Notice, we are not asking “what” is it all about. So, as we are heading into election week, what if it is not all about America, COVID-19, climate change or the global economy? In my book, polarizing politics and frenzied Facebook posts are not necessarily addressing that most important WHO question. This came home to me while reading two recent October devotions in the book, Songs in the Night, and one of the best and one of the worst kings of Judah got into my head and wouldn’t leave.
Please allow me to briefly bring our esteemed pastor into the discussion, in order to remove the pained or puzzled look from our faces. Some years back he pointed out a vital hallmark of Hebrew Scripture, namely that it is ultimately always about God, not the players on the shifting world stage. The story of Noah served as the perfect illustration. Say the name and you automatically think of the ark, the animals, and the flood. From the classic Hebrew perspective, the story is about God’s broken heart over the ruin of His beloved creation, terminally infested with the violence spawned by rebellion.
2 Kings 18:5-6 states this: “Hezekiah trusted in the LORD, the God of Israel. There was no one like him among all the kings of Judah, either before him or after him. He held fast to the LORD and did not cease to follow Him; he kept the commands the LORD had given Moses.” Early in his reign the radical reformer smashed a historical “monument” that had become a snare to his people. It concerned Nehushtan, the bronze snake that Moses had cast and set on a pole, as God’s healing prescription recorded in Numbers 21:8-9. Hundreds of years later, it had become an idol that was worshiped. Hezekiah hated that people loved burning incense to it, and ordered Nehushtan’s destruction. Ironically, that name meant “a mere piece of bronze.”
After Hezekiah had fallen mortally ill and begged God to heal him, Isaiah returned to the palace to confirm His change of mind in the matter. After his recovery, two significant events took place. Babylon sent envoys to congratulate the king, and much to the prophet’s dismay, he had shown the spies his treasure house. That meant easy pickings when their invasion took place and they knew where to look for the loot.
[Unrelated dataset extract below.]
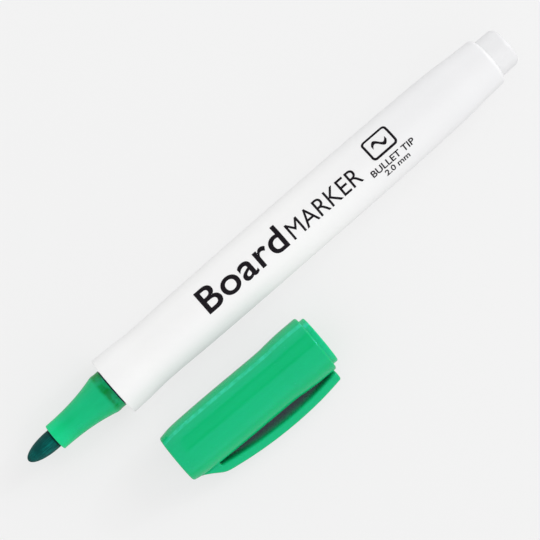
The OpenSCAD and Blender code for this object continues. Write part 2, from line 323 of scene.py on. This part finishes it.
def washed(tree, mask, tint):
    """Lays a colour over the ones that the shader has so far, as thick as the mask says."""
    base = tree.nodes["Principled BSDF"].inputs["Base Color"]
    over = put(tree, "ShaderNodeMix", {0: mask, 6: base.links[0].from_socket, 7: (*tint, 1)},
               data_type="RGBA")
    tree.links.new(over.outputs[2], base)


def moulded(name, base, streaked, rubbed, rough, scratches, see_through,
            depth=(1.0, 1.0, 1.0), sheen_tint=(1.0, 1.0, 1.0), sheen=0.5, spill=None):
    """Moulded plastic: streaks between two colours, rubbed edges, uneven gloss and a fine skin.

    Light goes into it as far as see_through and depth say, and spill is the colour that it
    throws on its neighbours, where that isn't its own."""
    material, tree, shader = finish_coat(name, base, rough)
    shader.inputs["Specular Tint"].default_value = (*sheen_tint, 1.0)
    shader.inputs["Specular IOR Level"].default_value = sheen
    skin_node = put(tree, "ShaderNodeGroup", node_tree=skin)
    skin_node.inputs["Scratch share"].default_value = scratches
    wear_node = put(tree, "ShaderNodeGroup", node_tree=wear)
    streaks = put(tree, "ShaderNodeMix", {0: skin_node.outputs["Streak"], 6: (*base, 1), 7: (*streaked, 1)},
                  data_type="RGBA")
    tree.links.new(streaks.outputs[2], shader.inputs["Base Color"])
    washed(tree, wear_node.outputs["Edge"], rubbed)
    if spill:
        seen_how = put(tree, "ShaderNodeLightPath")
        washed(tree, seen_how.outputs["Is Diffuse Ray"], spill)
    shine = put(tree, "ShaderNodeMapRange", {"Value": skin_node.outputs["Streak"],
                                             "To Min": rough - 0.06, "To Max": rough + 0.06})
    shine = put(tree, "ShaderNodeMath", {0: skin_node.outputs["Scratch"], 1: 0.3, 2: shine.outputs[0]},
                operation="MULTIPLY_ADD")
    bump = put(tree, "ShaderNodeBump", {"Height": skin_node.outputs["Height"], "Strength": 0.25,
                                        "Distance": 0.00002})
    tree.links.new(shine.outputs[0], shader.inputs["Roughness"])
    tree.links.new(bump.outputs["Normal"], shader.inputs["Normal"])
    shader.inputs["Subsurface Weight"].default_value = see_through
    shader.inputs["Subsurface Radius"].default_value = depth
    shader.inputs["Subsurface Scale"].default_value = MM
    return material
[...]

Hezekiah also fathered sons and his oldest, Manasseh, became the longest ruling king – 55 years – over Judah. He threw out all his father’s reforms; vigorously promoted Baal worship; dealt with mediums and wizards, and burned his son as an offering. Manasseh seduced the nation “to do more evil than the nations had done whom the LORD destroyed before the people of Israel” (2 Kings 20:1-21:9). Eventually, the fed-up Assyrian king had Manasseh brought to Babylon and jailed him. There he humbled himself, confessed his sins, and received God’s pardon. Returned to Jerusalem, he excelled as king and reformer, as modeled by his illustrious father (2 Chronicles 33:13).
WHO then is this all about? GOD, naturally, our most trusted and beloved Sovereign! “Of the increase of His government and peace there will be no end” (Isaiah 9:7).